Peabody's 'Falstaff' adds to rage for Shakespeare Music review

November 11, 1996|By Cary Smith | Cary Smith,SPECIAL TO THE SUN

Suddenly Shakespeare is all the rage.

The Bard is back at your local multiplex with "Romeo and Juliet" and Al Pacino's take on Richard III. "Twelfth Night" and "Hamlet" are soon to follow. Peabody Opera Theatre gets in on the act with its current production of "Falstaff," based on the portly and port-drinking knight of "The Merry Wives of Windsor" and "Henry IV."

This is, of course, Shakespeare as filtered through the Italian of librettist Arrigo Boito, and the focus is on the great music of Giuseppe Verdi. After the darkness of his previous opera, "Otello," and indeed of most of his output, who would have guessed that Verdi would have turned to this philosophical comedy as his final operatic statement?

"Falstaff" is no "stand and deliver" stage work, where all the action screeches to a halt and the performers belt out one hit after another, like some opera house version of Camden Yards. Verdi left no room for applause, almost as if taking a cue from the music dramas of his contemporary, Richard Wagner.

It becomes essential for any "Falstaff" production to concentrate on pace, and Peabody Opera's director Roger Brunyate and conductor Hajime Teri Murai have accomplished this beautifully. This is no easy task, with as many as 10 principal singers maneuvering through James Fouchard's rustic bi-level, multi-hued sets. Most operas contain ensembles, but this one is an ensemble from curtain to curtain.

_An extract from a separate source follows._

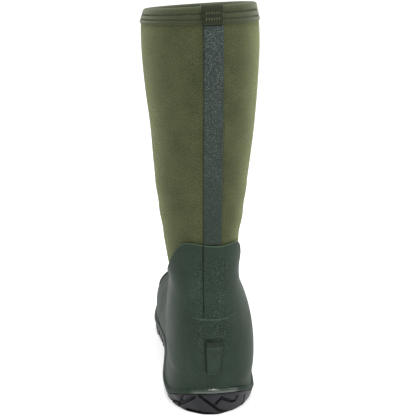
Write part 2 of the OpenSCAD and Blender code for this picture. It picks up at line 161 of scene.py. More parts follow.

Nevertheless, from the outset, Dae San No manages to bring the focus to the title figure. His Falstaff is comic but not caricature, even though you'll hear more comments about weight than at a Jenny Craig convention. No's performance consistently emphasizes the lyrical, not the declamatory, nature of his moralizing knight. His second-act duet with the excellent Chen-Ye Yuan, as Ford, could easily descend into slapstick but never does. Instead, attention is drawn to the snippets of Verdian melody as lovely as anything in "Aida" or "Don Carlo."

There are standouts on the female side as well, particularly Carole Tracie Luck as an authoritative Alice Ford and Soo-Yun Chung as Mistress Quickly, whose "Dalle due alle tre" in the second act initiates the production's most delightful scene. Hyunah Yu and Vijay Joshua Ghosh as the young lovers Nannetta and Fenton are appropriately pure, both in tone and demeanor, but at times they are barely discernible above the Peabody Orchestra.

John Lehmeyer's costumes complement the muted surroundings, although his get-up for one of Falstaff's followers, Pistola, looks like a refugee from "Waterworld."

"Falstaff's" last scene, set in a forest with various nymphs and elves, is the most difficult to stage, and it was this performance's least successful.

Crowd control is a problem in Peabody's intimate space and, even in the great final fugue, the energy that marked earlier ensembles seemed to flag a bit. But Peabody's "Falstaff" was enchanting, a mature production of Verdi's most mature composition and an essential addition to this fall's marathon of Shakespeare.